◆ **Given instruction**: Below is the data. Give it again, complete and exact.
=== Material ===
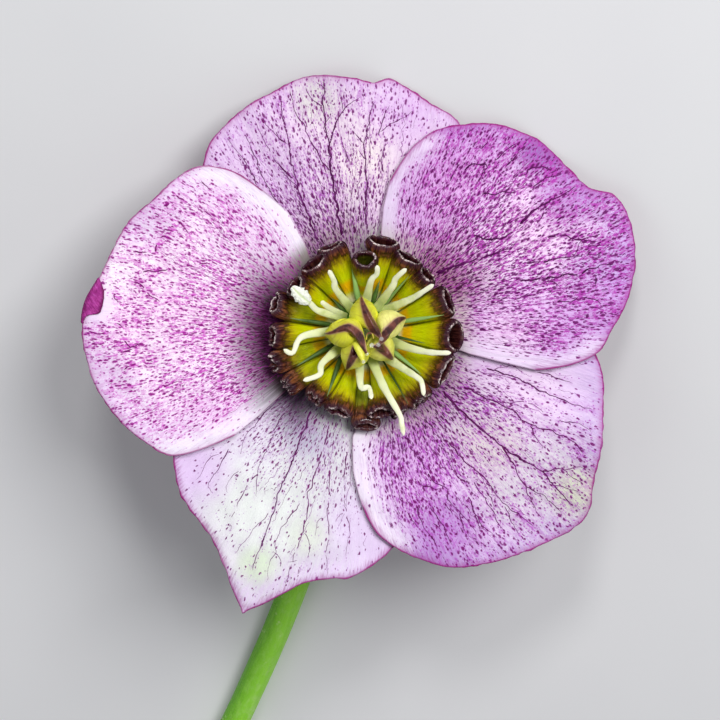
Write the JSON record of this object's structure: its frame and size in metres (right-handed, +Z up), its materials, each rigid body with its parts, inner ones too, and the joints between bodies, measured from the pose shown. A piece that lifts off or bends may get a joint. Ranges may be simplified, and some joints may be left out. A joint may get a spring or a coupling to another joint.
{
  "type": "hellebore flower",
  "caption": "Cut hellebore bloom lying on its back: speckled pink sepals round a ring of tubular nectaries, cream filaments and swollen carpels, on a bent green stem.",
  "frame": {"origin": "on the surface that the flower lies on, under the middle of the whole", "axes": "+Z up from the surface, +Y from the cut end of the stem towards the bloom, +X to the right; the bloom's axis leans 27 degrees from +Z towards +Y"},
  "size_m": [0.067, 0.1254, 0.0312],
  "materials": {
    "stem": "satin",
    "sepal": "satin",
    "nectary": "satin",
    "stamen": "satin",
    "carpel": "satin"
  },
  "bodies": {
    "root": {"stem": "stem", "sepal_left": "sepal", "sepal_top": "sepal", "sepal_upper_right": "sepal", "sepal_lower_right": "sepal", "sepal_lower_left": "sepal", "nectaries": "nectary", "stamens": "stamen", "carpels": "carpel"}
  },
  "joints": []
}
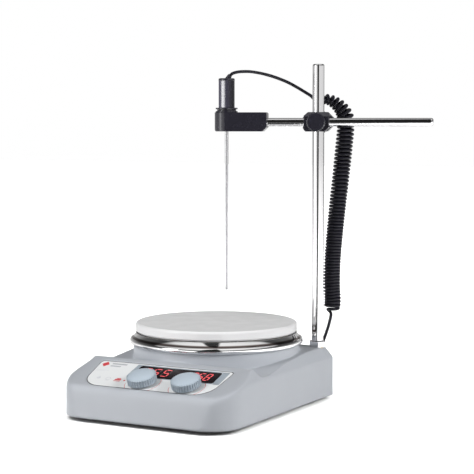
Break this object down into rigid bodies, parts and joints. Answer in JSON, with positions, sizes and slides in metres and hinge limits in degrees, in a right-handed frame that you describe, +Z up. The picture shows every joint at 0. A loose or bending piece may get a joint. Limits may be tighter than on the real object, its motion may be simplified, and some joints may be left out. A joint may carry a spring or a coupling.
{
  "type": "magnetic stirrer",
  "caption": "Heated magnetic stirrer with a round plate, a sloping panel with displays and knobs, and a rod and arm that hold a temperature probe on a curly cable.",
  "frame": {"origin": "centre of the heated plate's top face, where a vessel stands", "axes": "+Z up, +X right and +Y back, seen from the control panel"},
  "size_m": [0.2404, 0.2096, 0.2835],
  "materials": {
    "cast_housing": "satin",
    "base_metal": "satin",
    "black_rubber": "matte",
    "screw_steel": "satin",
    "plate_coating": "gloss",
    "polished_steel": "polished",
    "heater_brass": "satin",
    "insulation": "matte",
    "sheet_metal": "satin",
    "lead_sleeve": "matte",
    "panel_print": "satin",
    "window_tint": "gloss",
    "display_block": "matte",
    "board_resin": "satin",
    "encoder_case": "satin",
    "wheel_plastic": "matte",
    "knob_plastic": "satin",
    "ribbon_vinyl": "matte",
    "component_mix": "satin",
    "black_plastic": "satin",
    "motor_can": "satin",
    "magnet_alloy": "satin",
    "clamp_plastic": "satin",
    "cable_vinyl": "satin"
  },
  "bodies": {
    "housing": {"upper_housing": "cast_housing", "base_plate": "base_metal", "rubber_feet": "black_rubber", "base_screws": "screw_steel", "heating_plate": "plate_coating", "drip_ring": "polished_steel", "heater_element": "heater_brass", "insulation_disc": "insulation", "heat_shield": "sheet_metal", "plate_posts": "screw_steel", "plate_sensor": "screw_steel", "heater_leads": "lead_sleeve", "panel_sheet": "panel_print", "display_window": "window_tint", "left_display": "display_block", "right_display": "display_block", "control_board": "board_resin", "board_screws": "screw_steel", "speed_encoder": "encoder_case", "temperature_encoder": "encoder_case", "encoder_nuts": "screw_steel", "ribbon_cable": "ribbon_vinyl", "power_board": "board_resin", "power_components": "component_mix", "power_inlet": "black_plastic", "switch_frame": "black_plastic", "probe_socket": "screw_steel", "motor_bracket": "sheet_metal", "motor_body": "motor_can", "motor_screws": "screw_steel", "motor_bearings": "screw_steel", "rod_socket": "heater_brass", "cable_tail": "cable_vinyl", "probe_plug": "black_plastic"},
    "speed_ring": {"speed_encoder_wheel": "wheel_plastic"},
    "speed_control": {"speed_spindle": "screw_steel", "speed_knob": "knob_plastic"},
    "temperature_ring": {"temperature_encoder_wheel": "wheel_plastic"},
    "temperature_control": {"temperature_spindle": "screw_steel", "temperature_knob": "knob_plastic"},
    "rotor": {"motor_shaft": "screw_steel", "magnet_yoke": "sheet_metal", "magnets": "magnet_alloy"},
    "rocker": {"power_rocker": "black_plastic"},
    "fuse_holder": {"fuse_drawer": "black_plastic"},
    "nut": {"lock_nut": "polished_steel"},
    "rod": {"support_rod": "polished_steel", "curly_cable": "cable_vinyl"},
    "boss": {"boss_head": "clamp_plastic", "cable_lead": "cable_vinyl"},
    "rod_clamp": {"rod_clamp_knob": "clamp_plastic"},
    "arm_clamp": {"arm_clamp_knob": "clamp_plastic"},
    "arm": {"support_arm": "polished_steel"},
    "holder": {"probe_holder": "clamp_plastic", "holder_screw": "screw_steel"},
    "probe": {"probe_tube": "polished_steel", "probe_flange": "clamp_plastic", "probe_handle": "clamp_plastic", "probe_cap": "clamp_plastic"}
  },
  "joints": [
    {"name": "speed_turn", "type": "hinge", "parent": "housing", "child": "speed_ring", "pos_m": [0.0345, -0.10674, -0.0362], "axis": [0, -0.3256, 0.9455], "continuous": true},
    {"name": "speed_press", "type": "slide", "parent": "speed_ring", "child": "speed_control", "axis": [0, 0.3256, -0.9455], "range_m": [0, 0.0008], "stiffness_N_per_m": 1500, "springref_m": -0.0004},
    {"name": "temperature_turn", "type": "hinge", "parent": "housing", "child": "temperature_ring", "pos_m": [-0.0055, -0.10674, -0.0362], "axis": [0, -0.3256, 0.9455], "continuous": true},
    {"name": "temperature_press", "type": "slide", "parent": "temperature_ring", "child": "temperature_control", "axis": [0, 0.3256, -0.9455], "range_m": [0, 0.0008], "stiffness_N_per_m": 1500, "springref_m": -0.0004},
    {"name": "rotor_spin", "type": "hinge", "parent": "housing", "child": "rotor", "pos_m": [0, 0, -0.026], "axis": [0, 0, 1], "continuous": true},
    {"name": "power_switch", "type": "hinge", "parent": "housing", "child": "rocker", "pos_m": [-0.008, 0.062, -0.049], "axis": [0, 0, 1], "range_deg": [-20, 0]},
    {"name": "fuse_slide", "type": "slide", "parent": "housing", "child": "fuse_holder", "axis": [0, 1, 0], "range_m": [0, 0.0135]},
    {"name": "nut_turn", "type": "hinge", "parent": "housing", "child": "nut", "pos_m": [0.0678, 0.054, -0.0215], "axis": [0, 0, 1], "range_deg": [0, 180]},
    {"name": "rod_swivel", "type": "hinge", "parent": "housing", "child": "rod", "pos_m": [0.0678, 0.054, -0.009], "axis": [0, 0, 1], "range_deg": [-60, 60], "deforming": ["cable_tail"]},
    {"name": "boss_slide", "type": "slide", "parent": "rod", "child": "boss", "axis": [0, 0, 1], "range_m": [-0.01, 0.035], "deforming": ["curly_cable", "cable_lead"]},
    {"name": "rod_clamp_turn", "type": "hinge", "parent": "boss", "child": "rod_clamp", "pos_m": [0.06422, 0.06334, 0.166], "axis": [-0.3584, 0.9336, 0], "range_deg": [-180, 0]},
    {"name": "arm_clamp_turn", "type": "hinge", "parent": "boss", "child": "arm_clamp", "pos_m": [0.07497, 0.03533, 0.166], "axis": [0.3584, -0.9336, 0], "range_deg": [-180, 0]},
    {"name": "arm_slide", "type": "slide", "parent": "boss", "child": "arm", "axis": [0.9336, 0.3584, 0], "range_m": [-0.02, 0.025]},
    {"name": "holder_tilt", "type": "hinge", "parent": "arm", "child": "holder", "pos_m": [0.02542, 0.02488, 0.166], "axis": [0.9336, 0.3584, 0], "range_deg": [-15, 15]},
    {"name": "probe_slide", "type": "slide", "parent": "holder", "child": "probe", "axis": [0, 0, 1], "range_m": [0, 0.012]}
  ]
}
===
◆ **Answer for this exercise**:
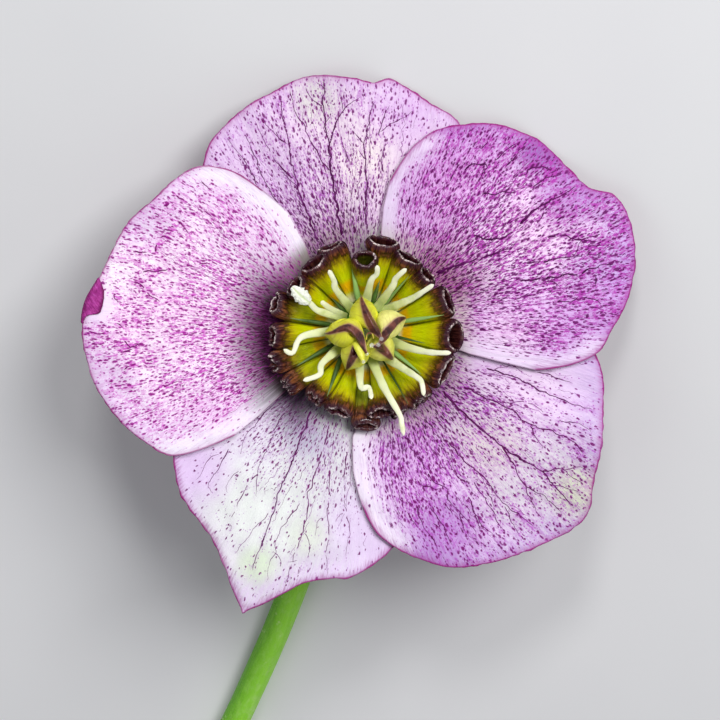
Write the JSON record of this object's structure: its frame and size in metres (right-handed, +Z up), its materials, each rigid body with its parts, inner ones too, and the joints between bodies, measured from the pose shown. A piece that lifts off or bends may get a joint. Ranges may be simplified, and some joints may be left out. A joint may get a spring or a coupling to another joint.
{
  "type": "hellebore flower",
  "caption": "Cut hellebore bloom lying on its back: speckled pink sepals round a ring of tubular nectaries, cream filaments and swollen carpels, on a bent green stem.",
  "frame": {"origin": "on the surface that the flower lies on, under the middle of the whole", "axes": "+Z up from the surface, +Y from the cut end of the stem towards the bloom, +X to the right; the bloom's axis leans 27 degrees from +Z towards +Y"},
  "size_m": [0.067, 0.1254, 0.0312],
  "materials": {
    "stem": "satin",
    "sepal": "satin",
    "nectary": "satin",
    "stamen": "satin",
    "carpel": "satin"
  },
  "bodies": {
    "root": {"stem": "stem", "sepal_left": "sepal", "sepal_top": "sepal", "sepal_upper_right": "sepal", "sepal_lower_right": "sepal", "sepal_lower_left": "sepal", "nectaries": "nectary", "stamens": "stamen", "carpels": "carpel"}
  },
  "joints": []
}
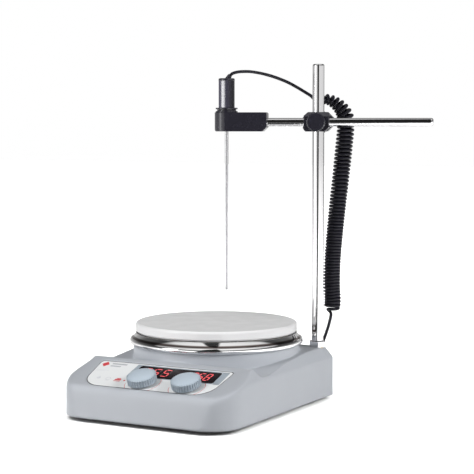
Break this object down into rigid bodies, parts and joints. Answer in JSON, with positions, sizes and slides in metres and hinge limits in degrees, in a right-handed frame that you describe, +Z up. The picture shows every joint at 0. A loose or bending piece may get a joint. Limits may be tighter than on the real object, its motion may be simplified, and some joints may be left out. A joint may carry a spring or a coupling.
{
  "type": "magnetic stirrer",
  "caption": "Heated magnetic stirrer with a round plate, a sloping panel with displays and knobs, and a rod and arm that hold a temperature probe on a curly cable.",
  "frame": {"origin": "centre of the heated plate's top face, where a vessel stands", "axes": "+Z up, +X right and +Y back, seen from the control panel"},
  "size_m": [0.2404, 0.2096, 0.2835],
  "materials": {
    "cast_housing": "satin",
    "base_metal": "satin",
    "black_rubber": "matte",
    "screw_steel": "satin",
    "plate_coating": "gloss",
    "polished_steel": "polished",
    "heater_brass": "satin",
    "insulation": "matte",
    "sheet_metal": "satin",
    "lead_sleeve": "matte",
    "panel_print": "satin",
    "window_tint": "gloss",
    "display_block": "matte",
    "board_resin": "satin",
    "encoder_case": "satin",
    "wheel_plastic": "matte",
    "knob_plastic": "satin",
    "ribbon_vinyl": "matte",
    "component_mix": "satin",
    "black_plastic": "satin",
    "motor_can": "satin",
    "magnet_alloy": "satin",
    "clamp_plastic": "satin",
    "cable_vinyl": "satin"
  },
  "bodies": {
    "housing": {"upper_housing": "cast_housing", "base_plate": "base_metal", "rubber_feet": "black_rubber", "base_screws": "screw_steel", "heating_plate": "plate_coating", "drip_ring": "polished_steel", "heater_element": "heater_brass", "insulation_disc": "insulation", "heat_shield": "sheet_metal", "plate_posts": "screw_steel", "plate_sensor": "screw_steel", "heater_leads": "lead_sleeve", "panel_sheet": "panel_print", "display_window": "window_tint", "left_display": "display_block", "right_display": "display_block", "control_board": "board_resin", "board_screws": "screw_steel", "speed_encoder": "encoder_case", "temperature_encoder": "encoder_case", "encoder_nuts": "screw_steel", "ribbon_cable": "ribbon_vinyl", "power_board": "board_resin", "power_components": "component_mix", "power_inlet": "black_plastic", "switch_frame": "black_plastic", "probe_socket": "screw_steel", "motor_bracket": "sheet_metal", "motor_body": "motor_can", "motor_screws": "screw_steel", "motor_bearings": "screw_steel", "rod_socket": "heater_brass", "cable_tail": "cable_vinyl", "probe_plug": "black_plastic"},
    "speed_ring": {"speed_encoder_wheel": "wheel_plastic"},
    "speed_control": {"speed_spindle": "screw_steel", "speed_knob": "knob_plastic"},
    "temperature_ring": {"temperature_encoder_wheel": "wheel_plastic"},
    "temperature_control": {"temperature_spindle": "screw_steel", "temperature_knob": "knob_plastic"},
    "rotor": {"motor_shaft": "screw_steel", "magnet_yoke": "sheet_metal", "magnets": "magnet_alloy"},
    "rocker": {"power_rocker": "black_plastic"},
    "fuse_holder": {"fuse_drawer": "black_plastic"},
    "nut": {"lock_nut": "polished_steel"},
    "rod": {"support_rod": "polished_steel", "curly_cable": "cable_vinyl"},
    "boss": {"boss_head": "clamp_plastic", "cable_lead": "cable_vinyl"},
    "rod_clamp": {"rod_clamp_knob": "clamp_plastic"},
    "arm_clamp": {"arm_clamp_knob": "clamp_plastic"},
    "arm": {"support_arm": "polished_steel"},
    "holder": {"probe_holder": "clamp_plastic", "holder_screw": "screw_steel"},
    "probe": {"probe_tube": "polished_steel", "probe_flange": "clamp_plastic", "probe_handle": "clamp_plastic", "probe_cap": "clamp_plastic"}
  },
  "joints": [
    {"name": "speed_turn", "type": "hinge", "parent": "housing", "child": "speed_ring", "pos_m": [0.0345, -0.10674, -0.0362], "axis": [0, -0.3256, 0.9455], "continuous": true},
    {"name": "speed_press", "type": "slide", "parent": "speed_ring", "child": "speed_control", "axis": [0, 0.3256, -0.9455], "range_m": [0, 0.0008], "stiffness_N_per_m": 1500, "springref_m": -0.0004},
    {"name": "temperature_turn", "type": "hinge", "parent": "housing", "child": "temperature_ring", "pos_m": [-0.0055, -0.10674, -0.0362], "axis": [0, -0.3256, 0.9455], "continuous": true},
    {"name": "temperature_press", "type": "slide", "parent": "temperature_ring", "child": "temperature_control", "axis": [0, 0.3256, -0.9455], "range_m": [0, 0.0008], "stiffness_N_per_m": 1500, "springref_m": -0.0004},
    {"name": "rotor_spin", "type": "hinge", "parent": "housing", "child": "rotor", "pos_m": [0, 0, -0.026], "axis": [0, 0, 1], "continuous": true},
    {"name": "power_switch", "type": "hinge", "parent": "housing", "child": "rocker", "pos_m": [-0.008, 0.062, -0.049], "axis": [0, 0, 1], "range_deg": [-20, 0]},
    {"name": "fuse_slide", "type": "slide", "parent": "housing", "child": "fuse_holder", "axis": [0, 1, 0], "range_m": [0, 0.0135]},
    {"name": "nut_turn", "type": "hinge", "parent": "housing", "child": "nut", "pos_m": [0.0678, 0.054, -0.0215], "axis": [0, 0, 1], "range_deg": [0, 180]},
    {"name": "rod_swivel", "type": "hinge", "parent": "housing", "child": "rod", "pos_m": [0.0678, 0.054, -0.009], "axis": [0, 0, 1], "range_deg": [-60, 60], "deforming": ["cable_tail"]},
    {"name": "boss_slide", "type": "slide", "parent": "rod", "child": "boss", "axis": [0, 0, 1], "range_m": [-0.01, 0.035], "deforming": ["curly_cable", "cable_lead"]},
    {"name": "rod_clamp_turn", "type": "hinge", "parent": "boss", "child": "rod_clamp", "pos_m": [0.06422, 0.06334, 0.166], "axis": [-0.3584, 0.9336, 0], "range_deg": [-180, 0]},
    {"name": "arm_clamp_turn", "type": "hinge", "parent": "boss", "child": "arm_clamp", "pos_m": [0.07497, 0.03533, 0.166], "axis": [0.3584, -0.9336, 0], "range_deg": [-180, 0]},
    {"name": "arm_slide", "type": "slide", "parent": "boss", "child": "arm", "axis": [0.9336, 0.3584, 0], "range_m": [-0.02, 0.025]},
    {"name": "holder_tilt", "type": "hinge", "parent": "arm", "child": "holder", "pos_m": [0.02542, 0.02488, 0.166], "axis": [0.9336, 0.3584, 0], "range_deg": [-15, 15]},
    {"name": "probe_slide", "type": "slide", "parent": "holder", "child": "probe", "axis": [0, 0, 1], "range_m": [0, 0.012]}
  ]
}